South American Tepuis
South American Tepuis: Mountains That Belong to a Different Era
Tepuis are tabletop mountains found across the Guiana Highlands of Venezuela, Guyana, and Brazil. Flat-topped, steep-sided, and geologically ancient, the sandstone formations date back roughly 1.7 billion years, making them among the oldest exposed rock surfaces on the planet. They rise hundreds of metres from surrounding savannah and forest on sheer cliffs that nothing climbs. The isolation of their summits has produced extraordinary endemic plant life: carnivorous species, orchids, and mosses found nowhere else on Earth. Sir Arthur Conan Doyle based The Lost World on them in 1912, which is either a selling point or a warning, depending on your expectations about plateau ecosystems.
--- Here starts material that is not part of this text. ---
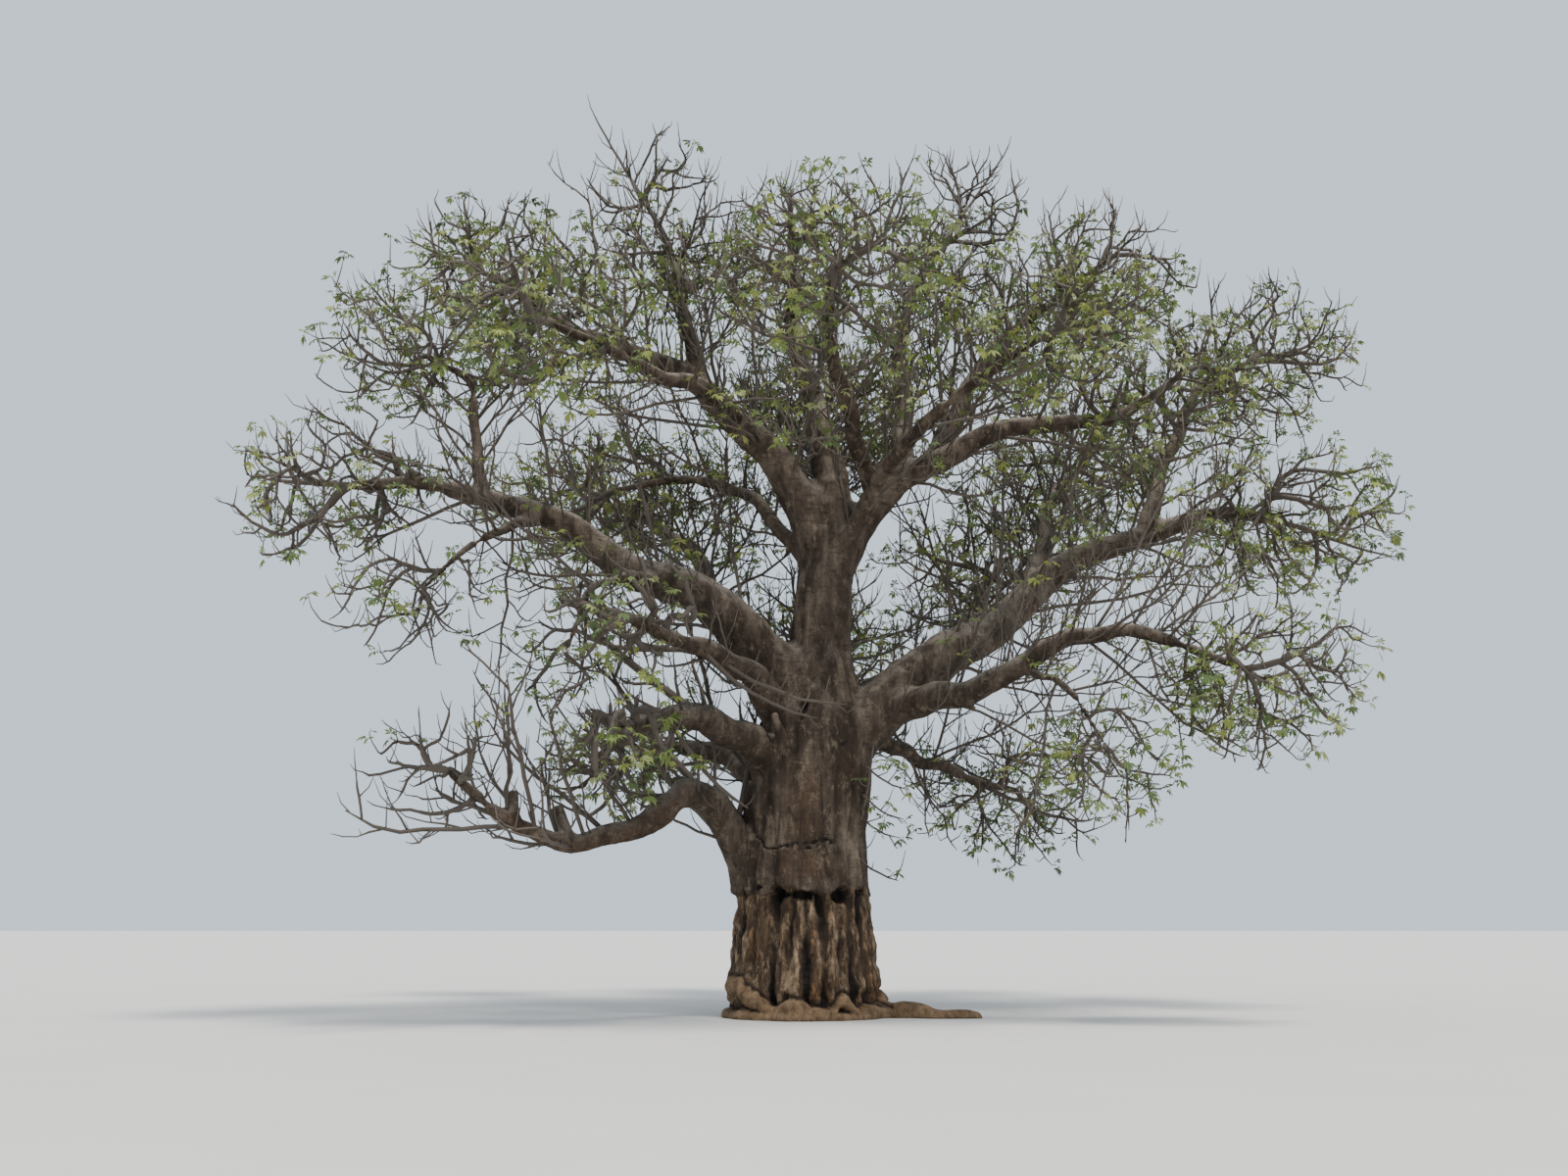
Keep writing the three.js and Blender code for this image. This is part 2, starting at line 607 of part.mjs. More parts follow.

Canaima National Park in southeastern Venezuela, a UNESCO World Heritage Site covering nearly 30,000 square kilometres, is the most accessible tepui destination. The landscape there is genuinely unlike anywhere else.
Canaima and Angel Falls
Canaima village is the gateway, reachable only by small plane from Ciudad Bolivar (about one hour) or Caracas (roughly two hours). No roads reach it. The village sits on the edge of a lagoon fed by multiple waterfalls, the water a distinctive reddish-brown from tannins leaching out of the vegetation.
From Canaima, tours reach Angel Falls (Salto Angel), at 979 metres the highest uninterrupted waterfall in the world, dropping off the summit of Auyan-tepui. The falls were first confirmed by the wider world when American pilot Jimmy Angel crash-landed on the summit plateau in 1937. The aerial view from a small plane over the tepui is extraordinary; the 3-day boat-and-hiking expedition to the base gives you the perspective from below. October is generally the sweet spot: the rainy season produces full water volume but can obscure the falls in mist; the dry season gives clearer views but a thinner cascade.
Tours are run by local operators and professional Pemon indigenous guides who have managed this route for decades. Canaima has maintained a safe reputation for visitors even during Venezuela’s most difficult periods; it’s remote enough to be insulated from urban instability. Check current travel advisories for Venezuela before booking, but the park itself has remained accessible.
Roraima
Mount Roraima, at the convergence of Venezuela, Brazil, and Guyana, is the tepui for serious trekkers. The 6-day ascent from Paraitepui village leads to a summit that is a genuinely alien landscape: black crystalline rock, pink sand, and carnivorous bromeliads under near-constant cloud cover. The summit of Roraima was the first place Sir Walter Raleigh recorded in 1595; the full ascent was only made in 1884. Permits are required and guides are mandatory. Arrange through operators in Santa Elena de Uairen, the nearest town with facilities.
Kaieteur Falls, Guyana
Kaieteur Falls in Guyana is harder to reach than Angel Falls and consequently much less visited. The Potaro River drops 226 metres over a sandstone cliff at a volume per unit width that makes it one of the most powerful waterfalls on the planet by that measure. Day-trip flights from Georgetown are the practical approach (roughly $150-200 USD). Up close, the falls are more impressive than photographs suggest: the scale takes a moment to register.
What to Pack
Waterproof everything, sturdy hiking boots, strong insect repellent for the forest sections, and layers for summit temperatures that drop unexpectedly even at equatorial latitudes. If you’re trekking Roraima, you’re carrying your own gear for six days and every unnecessary kilo will be felt by day three.